Surface City: Sydney at the Millennium
By Peter Murphy and Sophie Watson, Pluto Press, $25.
Does the title Surface City infer that Sydney is shallow? That there's much hidden beneath her veneer? Or that this book explores only the upper layer of the city? All the above are valid.
This slim paperback skims across diverse realities about a metropolis which (like most) cherishes myths. Social planners Peter Murphy (UNSW) and Sophie Watson (formerly USydney and now in Britain) base their text on Sydney Morning Herald articles, census statistics and comments from focus group interviews with residents of five Sydney suburbs. There's also a chapter by Iain Bruce on social problems for gays. Any scholar of contemporary Sydney will find the volume useful, but it ignores urban politics (where the action is) and suffers from low-grade editing, typography and (apart from the cover) illustrations.
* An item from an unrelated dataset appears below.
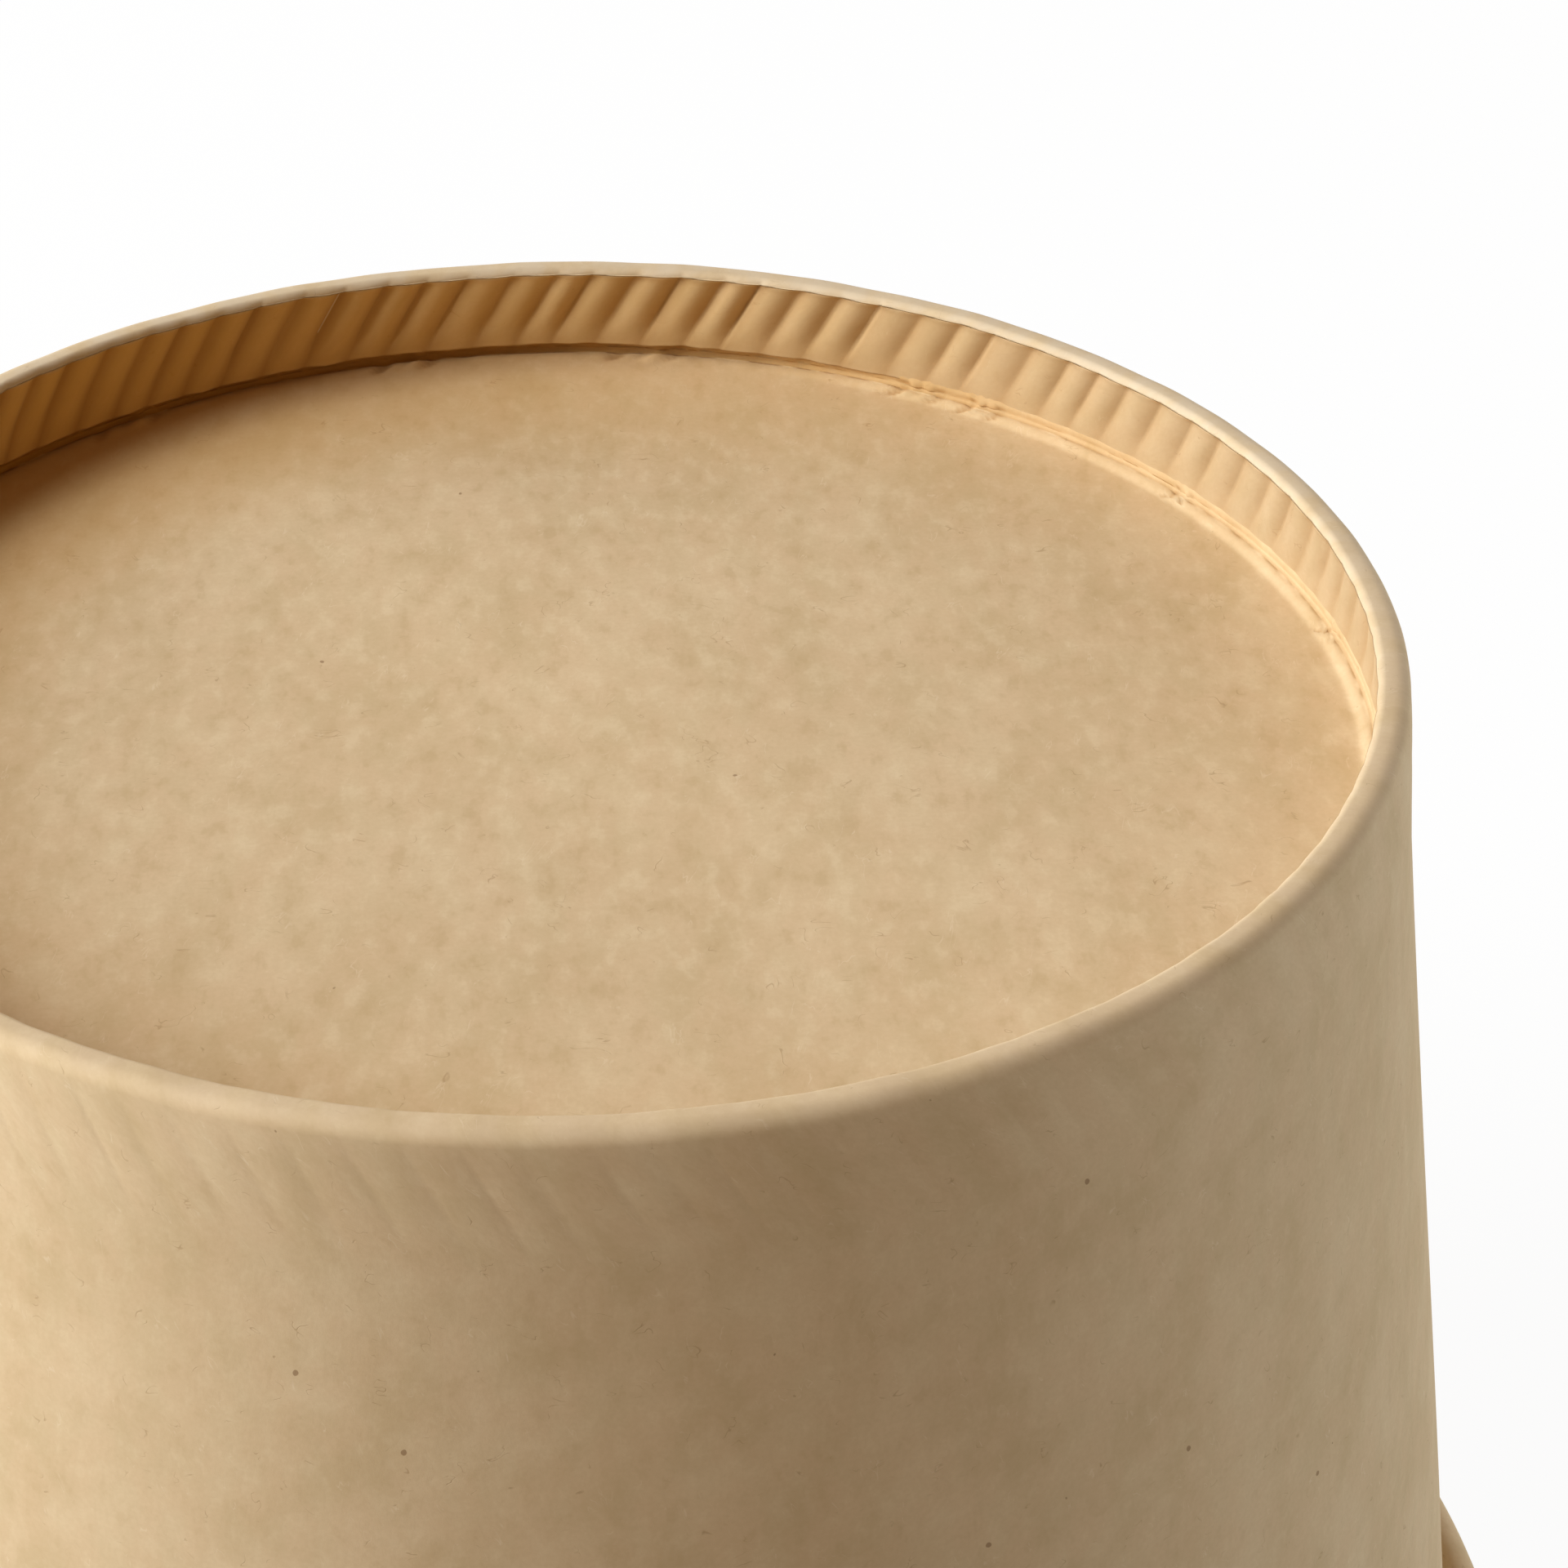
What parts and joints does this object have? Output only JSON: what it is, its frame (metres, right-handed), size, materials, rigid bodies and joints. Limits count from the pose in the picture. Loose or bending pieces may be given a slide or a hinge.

Daryl Jackson: Selected and Current Works
From the 'Master Architects' series, Images Publishing, $85.
Reasons may be arguable but the fact is not: Daryl Jackson has not won so many A-grade Melbourne projects since the Kennett Liberal government came to power. So what's the previously ubiquitous maestro doing now? This 250- page retrospective reveals more than a dozen recent Australian and European university and commercial buildings which suggest the practice retains its capabilities, despite recent overshadowing by a new generation of icon-deliverers. None of the projects here are exemplars of kamikaze daring in a current-wave sense, but that is of fleeting relevance ... most works will always stack up as elegant, intelligent and of their time. Also, read Dazza's foreword: the man gives good communiqué.
Inside: Australian Interiors
By Janne Faulkner with photography by Earl Carter; a Sue Hines book published by Allen & Unwin, $50.
Publishing beautiful books is a delicate economic feat beginning with the question: who's going to fund superior photography and styling in diverse locales? Here, Janne Faulkner, a director of the Melbourne design firm Nexus, has teamed with noted photographer Earl Carter to promote seven Nexus-furnished houses in styles describable as subtle, classic, charming and timeless-but definitely more polite than the London homes dressed by Tricia Guild for books promoting her painterly fabrics. While foreword-writer Philip Cox is wrong to claim that Faulkner's "is the first book on interiors to identify an Australian approach" (Babette Hayes did that in the seventies), this volume is an alluring asset to any coffee table.
Seaport Sydney: The Making of the City Landscape
By Peter Proudfoot, UNSW Press, $40.
Dogged sifting through fusty archives has produced this comprehensive record of how Sydney developed from the neglected perspective of its land-based maritime infrastructure. Stuffed with maps and charts that beg for intense comparisons, the volume reveals how the needs of the port have influenced CBD development since 1788. The author (an Aspro at UNSW) suggests (with evidence) that when maritime facilities have been expanded, the city has also grown significantly after a decade's lag. However, Proudfoot's thesis is not backed by acknowledgement of new trends relevant to maritime cargo industries: air freight, the Internet and 'just-in-time' manufacturing policies.
Building 8: Edmond & Corrigan at RMIT
Three volume set edited by Leon van Schaik with Nigel Bertram and Winsome Callister, Schwartz Transition Monographs, $120.
What more is there to say about the most-published Oz university building of the last 20 years? Plenty is offered in this trio of documents, of which the most valuable is Volume 1: 10 Essays: with discursive texts contributed by Peter Kohane (two chapters on the building's place in the Romantic tradition), Jennifer Hocking (comparing Building 8 with the John Andrews Union Building it squashed), Philip Goad (recalling the design phase as an employee of the architects), plus others. Volume 2 thoroughly documents the design and Volume 3 compiles published texts by Peter and Maggie.
Will this boxed set sell? Irrelevant. The documents were primarily conceived to record for posterity and promote internationally a bold exploit of patronage and design in a paradoxical phase of Australian architectural history.
NATSPEC Atlas of Building Standards and Product Quality 1997 Construction Information Systems Australia, $85.
Useful, unprecedented maps of environmental conditions around Australia; detailed charts and information on materials and standards.
The Salon (1912-1917): Studies and Indexes by Desley Luscombe and Stanislaus Fung, RAIA Professional Development Unit, $30.
Definitive guide to Australia's first architectural journal.
Designs on the Conservation Plan edited by Anna Roache, The University of Sydney Department of Architecture, $13.
Edited/enhanced papers from a 1995 forum on heritage planning.